Within a closure, certain variations are possible.

Others are suppressed.


This produces a domain of continuation that appears coherent and stable.


This coherence gives the impression of ground.


But what appears as ground is an effect of closure.


There is no need to posit anything beneath the system.

The system holds because its constraints mutually sustain one another.


This also explains fragility.


Closure can weaken.

Constraints can fall out of alignment.

Configurations can fail to persist.


When this happens, stability breaks down.


This breakdown is not the loss of a foundation.

It is the failure of closure to maintain itself.


New alignments may form.

New closures may stabilise.


There is no final state.

Only ongoing processes of alignment and reconfiguration.

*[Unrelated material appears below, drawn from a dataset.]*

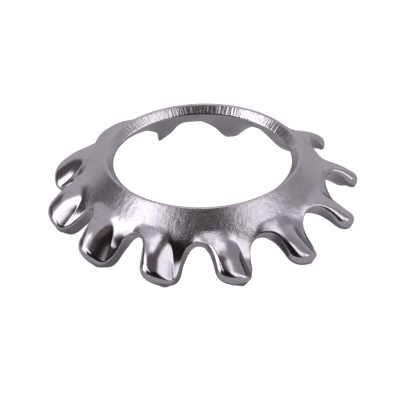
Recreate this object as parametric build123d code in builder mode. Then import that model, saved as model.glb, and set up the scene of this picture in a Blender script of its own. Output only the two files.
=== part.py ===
from build123d import *

import os
from math import cos, pi, radians, sin, tan

# Countersunk external-tooth lock washer for an M6 screw, stamped from spring steel strip.
# A ring is punched with twelve teeth and dished to a cone. The press then bends each tooth
# along its length: the one flank stands up in an arch and falls steeply to a crease, and the
# other flank is set down and falls evenly. The form starts inside the ring.
# The washer stands on its tooth tips with the small end of the cone up. +Z is the bore axis.

# ---- Driving dimensions, mm and degrees -------------------------------------------------
bore_diameter = 6.4
sheet_thickness = 0.46
cone_angle = 45.0             # fall of the coned sheet below the horizontal
ring_width = 1.30             # bore edge to gullet bottom, measured down the sheet
bore_land = 0.10              # upright stretch of the bore wall at its lower edge
rim_rounding = 0.13           # tumbled upper edge of the bore

tooth_count = 12
first_tooth_angle = 11.5
raised_side_length = 1.70     # side of the punched outline, gullet bottom to tip
lowered_side_length = 1.50
root_width = 1.54
tip_width = 1.34
raised_corner_radius = 0.60   # tip corner on the raised flank
lowered_corner_radius = 0.54  # tip corner on the lowered flank
gullet_roundness = 0.97       # corner radius as a share of the gullet's half width
gullet_web = 0.20             # how far the ring runs on beside a gullet, into its round corners
gullet_overlap = 0.03         # how far the gullet's outline runs inside the tooth walls
gullet_lean = 4.0             # the gullet's bottom wall leans out towards the underside
wall_lean = 7.7               # the bend leans both walls of a tooth towards its raised edge
tip_lean = 10.5               # and turns the end wall out towards the underside

raised_tilt = 0.5             # tilt of the sheet across the tooth at its raised edge
crease_tilt = 55.5            # the same where the raised flank falls into the crease
lowered_tilt = 24.0           # the same on the straight flank beyond the crease
crease_at_root = 0.19         # how far the crease lies from the tooth's centre line
crease_at_tip = 0.42
forming_reach = 0.63          # how far up into the ring the press has bent the sheet
window_seam = 0.06            # how far the bent sheet's visible stretch goes on under the ring
forming_length = 0.78         # distance past the gullet over which the bend grows to full
ridge_lift = 0.12             # the press draws the whole tooth out of the cone
tip_lift = 0.11               # and its tip curls further out
tip_shift = 0.18              # the press pushes the crease at the tip to one side
outline_shift = 0.025         # and the outline's tip with it

# ---- Sections along a tooth: distance past the gullet and share of the thickness ----------
# The sheet that is bent starts inside the ring, thinner than it, and swells out of it. It is
# wider and longer than the tooth by the trim, which the punched outline takes off.
trim = 0.3
section_places = [(-forming_reach, 0.80), (-forming_reach / 3, 0.94), (0, 1)]
section_places += [(forming_length * share / 3, 1) for share in (1, 2, 3)]
section_places += [(max(raised_side_length, lowered_side_length) + trim, 1)]

# ---- Derived sizes ----------------------------------------------------------------------
bore_radius = bore_diameter / 2
slope = radians(cone_angle)
down_sheet = Vector(cos(slope), 0, -sin(slope))
out_of_sheet = Vector(sin(slope), 0, cos(slope))
mid_sheet_rim = Vector(bore_radius, 0, 0) + out_of_sheet * sheet_thickness / 2
gullet_end = mid_sheet_rim + down_sheet * ring_width
tooth_pitch = 2 * pi * gullet_end.X / tooth_count
gullet_width = tooth_pitch - root_width + 2 * gullet_overlap
gullet_radius = gullet_roundness * gullet_width / 2


def between(start, end, share):
    """Return the value a share of the way from start to end, held at the start."""
    return start + (end - start) * max(share, 0)


class FormedSection:
    """The bent sheet's section across a tooth, at a distance past the gullet.

    Distances across run along the sheet from the tooth's centre line and are positive
    towards the lowered flank. Tilts are positive where the sheet falls that way. The raised
    flank is an arc, as its tilt grows evenly towards the crease, and the lowered flank
    keeps its tilt over the curve of the cone.
    """

    def __init__(self, slant, thickness_left):
        along = slant / lowered_side_length
        reached = min((slant + forming_reach) / (forming_length + forming_reach), 1)
        formed = reached * reached * (3 - 2 * reached)
        self.centre = mid_sheet_rim + down_sheet * (ring_width + slant)
        self.half_thickness = sheet_thickness * thickness_left / 2
        self.half_width = between(root_width, tip_width, along) / 2
        self.crease = between(crease_at_root, crease_at_tip, along)
        self.cone_curve = sin(slope) / self.centre.X
        edge_tilt = radians(raised_tilt) * formed - self.half_width * self.cone_curve
        self.crease_start = radians(crease_tilt) * formed + self.crease * self.cone_curve
        self.crease_end = radians(lowered_tilt) * formed + self.crease * self.cone_curve
        self.arch_curve = (self.crease_start - edge_tilt) / (self.crease + self.half_width)
        lift = ridge_lift * formed + tip_lift * between(0, 1, along) ** 2
        self.push = Vector(tip_shift * between(0, 1, along), lift)

    def arc_step(self, tilt, start_tilt, curve):
        """Return the step along an arc of sheet whose tilt goes from start_tilt to tilt."""
        return Vector(sin(tilt) - sin(start_tilt), cos(tilt) - cos(start_tilt)) / curve

    def surface_point(self, across, side):
        """Return the point on the upper (side 1) or under (side -1) face of the sheet."""
        centre_tilt = self.crease_start - self.crease * self.arch_curve
        tilt = centre_tilt + min(across, self.crease) * self.arch_curve
        middle = self.push + self.arc_step(tilt, centre_tilt, self.arch_curve)
        if across > self.crease:
            tilt = self.crease_end + (across - self.crease) * self.cone_curve
            middle += self.arc_step(tilt, self.crease_end, self.cone_curve)
        return middle + Vector(sin(tilt), cos(tilt)) * self.half_thickness * side

    def crease_point(self, side):
        """Return the mitred corner where the two flanks meet on one face of the sheet."""
        half_turn = (self.crease_start - self.crease_end) / 2
        mitre = (self.crease_start + self.crease_end) / 2
        reach = self.half_thickness * side / cos(half_turn)
        return self.surface_point(self.crease, 0) + Vector(sin(mitre), cos(mitre)) * reach

    def face_points(self, side):
        """Return the five points that carry the two arcs of one face, raised edge first."""
        edge = self.half_width + trim
        flat = [
            self.surface_point(-edge, side),
            self.surface_point((self.crease - edge) / 2, side),
            self.crease_point(side),
            self.surface_point((self.crease + edge) / 2, side),
            self.surface_point(edge, side),
        ]
        place = Plane(origin=self.centre, x_dir=(0, 1, 0), z_dir=down_sheet)
        return [place.from_local_coords(point) for point in flat]

    def rim(self):
        """Return the six edges round the section, on the tooth at angle 0."""
        upper = self.face_points(1)
        under = self.face_points(-1)
        return [
            ThreePointArc(upper[0], upper[1], upper[2]),
            ThreePointArc(upper[2], upper[3], upper[4]),
            Line(upper[4], under[4]),
            ThreePointArc(under[4], under[3], under[2]),
            ThreePointArc(under[2], under[1], under[0]),
            Line(under[0], upper[0]),
        ]


# ---- Bent sheet of one tooth: straight from each section to the next ----------------------
rims = [FormedSection(*place).rim() for place in section_places]
skin = [Face(Wire(rims[0])), Face(Wire(rims[-1]))]
for near_rim, far_rim in zip(rims, rims[1:]):
    skin += [Face.make_surface_from_curves(*pair) for pair in zip(near_rim, far_rim)]
bent_sheet = Solid(Shell(skin))

# ---- Tooth: the punched outline of the bent sheet -----------------------------------------
# The outline's Y runs up the sheet from the gullet. Its root end is an arc inside the ring.
# The walls lean, so the outlines are cut through the sheet in a slanting direction.
across_sheet = Vector(0, 1, 0)
outline_plane = Plane(origin=gullet_end, x_dir=across_sheet, z_dir=out_of_sheet)
punch_reach = 3 * sheet_thickness
wall_slant = across_sheet * tan(radians(wall_lean))
tooth_cut = out_of_sheet - down_sheet * tan(radians(tip_lean)) + wall_slant
gullet_cut = out_of_sheet - down_sheet * tan(radians(gullet_lean))
root_side = Vector(root_width / 2, 0)
tooth_way = Vector(0, lowered_side_length)
lowered_tip = Vector(outline_shift + tip_width / 2, -lowered_side_length)
raised_tip = Vector(outline_shift - tip_width / 2, -raised_side_length)

with BuildSketch(outline_plane) as tooth_outline:
    with BuildLine():
        ThreePointArc(-root_side, (0, forming_reach / 2), root_side)
        Polyline(root_side, lowered_tip, raised_tip, -root_side)
    make_face()
    fillet(tooth_outline.vertices().sort_by(Axis.Y)[0], raised_corner_radius)
    fillet(tooth_outline.vertices().sort_by_distance(lowered_tip)[0], lowered_corner_radius)

with BuildPart() as tooth:
    extrude(tooth_outline.sketch, amount=punch_reach, dir=tooth_cut, both=True)
    add(bent_sheet, mode=Mode.INTERSECT)

# ---- Window: where the bent sheet of a tooth takes the place of the plain ring -------------
with BuildSketch(outline_plane) as window_outline:
    with BuildLine():
        ThreePointArc(-root_side, (0, forming_reach / 2 - window_seam), root_side)
        Polyline(root_side, root_side - tooth_way, -root_side - tooth_way, -root_side)
    make_face()

with BuildPart() as window:
    extrude(window_outline.sketch, amount=punch_reach, dir=tooth_cut, both=True)

# ---- Gullet: the punched notch between two teeth, round at the bottom ---------------------
gullet_depth = 2 * gullet_radius
gullet_side = Vector(gullet_width / 2, 0)
gullet_spread = Vector(gullet_depth * tan(pi * cos(slope) / tooth_count), -gullet_depth)
gullet_mouth = gullet_side + gullet_spread

with BuildSketch(outline_plane) as gullet_outline:
    with BuildLine():
        Polyline((-gullet_mouth.X, gullet_mouth.Y), -gullet_side, gullet_side, gullet_mouth, close=True)
    make_face()
    fillet(gullet_outline.vertices().group_by(Axis.Y)[-1], gullet_radius)

with BuildPart() as gullet:
    extrude(gullet_outline.sketch, amount=punch_reach, dir=gullet_cut, both=True)

# ---- Washer -----------------------------------------------------------------------------
land_top = Vector(bore_radius, bore_land)
fall = Vector(cos(slope), -sin(slope)) * (ring_width + gullet_web)
rise = Vector(sin(slope), cos(slope))
under_rim = Vector(bore_radius, 0)
upper_rim = land_top + rise * (sheet_thickness - bore_land * cos(slope))
upper_end = under_rim + rise * sheet_thickness + fall

with BuildPart() as formed_washer:
    with BuildSketch(Plane.XZ) as ring_section:
        with BuildLine():
            Polyline(under_rim, land_top, upper_rim, upper_end, under_rim + fall, close=True)
        make_face()
        fillet(ring_section.vertices().group_by(Axis.Y)[-1], rim_rounding)
    revolve(axis=Axis.Z)
    with PolarLocations(0, tooth_count, start_angle=first_tooth_angle + 180 / tooth_count):
        add(gullet.part, mode=Mode.SUBTRACT)
    with PolarLocations(0, tooth_count, start_angle=first_tooth_angle):
        add(window.part, mode=Mode.SUBTRACT)
        add(tooth.part)

# The washer is lifted so that its lowest tooth corners stand on the ground.
tip_level = formed_washer.part.bounding_box().min.Z

with BuildPart() as lock_washer:
    add(formed_washer.part.moved(Location((0, 0, -tip_level))))

os.makedirs("parts", exist_ok=True)
lock_washer.part.label = "lock_washer"
export_step(lock_washer.part, "parts/lock_washer.step")
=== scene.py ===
import logging
import math
from dataclasses import dataclass, field, replace
from enum import Enum

import bpy
import numpy as np
from bpy.types import Material, Node, NodeTree, Object, World
from mathutils import Matrix, Vector


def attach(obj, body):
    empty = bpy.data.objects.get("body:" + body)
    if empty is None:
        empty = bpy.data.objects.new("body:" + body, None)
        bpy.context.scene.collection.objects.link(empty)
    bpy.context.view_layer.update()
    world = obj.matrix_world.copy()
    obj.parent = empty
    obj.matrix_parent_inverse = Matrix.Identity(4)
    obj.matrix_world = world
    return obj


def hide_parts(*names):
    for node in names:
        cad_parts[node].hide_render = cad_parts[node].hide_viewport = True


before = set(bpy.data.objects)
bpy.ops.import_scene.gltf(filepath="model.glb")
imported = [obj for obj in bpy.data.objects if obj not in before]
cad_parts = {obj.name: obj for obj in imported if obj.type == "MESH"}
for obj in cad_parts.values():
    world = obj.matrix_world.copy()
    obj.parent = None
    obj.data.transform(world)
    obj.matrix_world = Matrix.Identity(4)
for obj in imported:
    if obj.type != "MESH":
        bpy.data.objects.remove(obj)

# Conical toothed lock washer: the skin of the pressed sheet, its finish, the light and the camera.
# Shapes are worked out in millimetres and turned to metres where a mesh is made.
# +Z is the bore axis with the small end of the cone up, and the viewer stands on the -Y side.

NODE = "lock_washer"
MM = 0.001
Array = np.ndarray
log = logging.getLogger("lock_washer")


class Zone(Enum):
    """How a stretch of the skin was made. The value is the material's place on the mesh."""

    FACE = 0
    CUT = 1


def smooth_share(value: Array, start: float, end: float) -> Array:
    """Return 0 before start, 1 past end and 3s^2 - 2s^3 of the share s between them."""
    share = np.clip((value - start) / (end - start), 0.0, 1.0)
    return share * share * (3.0 - 2.0 * share)


def soft_start(share: Array, ease: float) -> Array:
    """Return s^2 / (s + ease), which starts level and then grows as fast as the share s."""
    return share * share / (share + ease)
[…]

This leads to a more precise formulation:

closure is the stabilisation of mutually reinforcing constraints that sustain continuation without requiring an external ground


This formulation completes the reconstructive arc.


Truth persists within regimes.
Agency stabilises trajectories.
Meaning holds across relations.
System stabilises constraint fields.
Knowledge persists across time.

And now:

Closure sustains the entire operation.


None of these depend on a foundation.

All depend on alignment.


This does not produce indeterminacy.

It produces operational stability without grounding.


What holds, holds because it continues to hold.


Not because it rests on something prior.


This is the final shift.


The question is no longer:

what is the ground of stability?


It becomes:

under what conditions does closure sustain itself?


And the answer is always local.

Always contingent.

Always operational.


No ultimate foundation.

No final guarantee.


Only the persistence of alignment.


And where alignment holds, something like a world appears—

not as given,

but as sustained.


Closure, not ground.

Operation, not foundation.


And nothing beneath it.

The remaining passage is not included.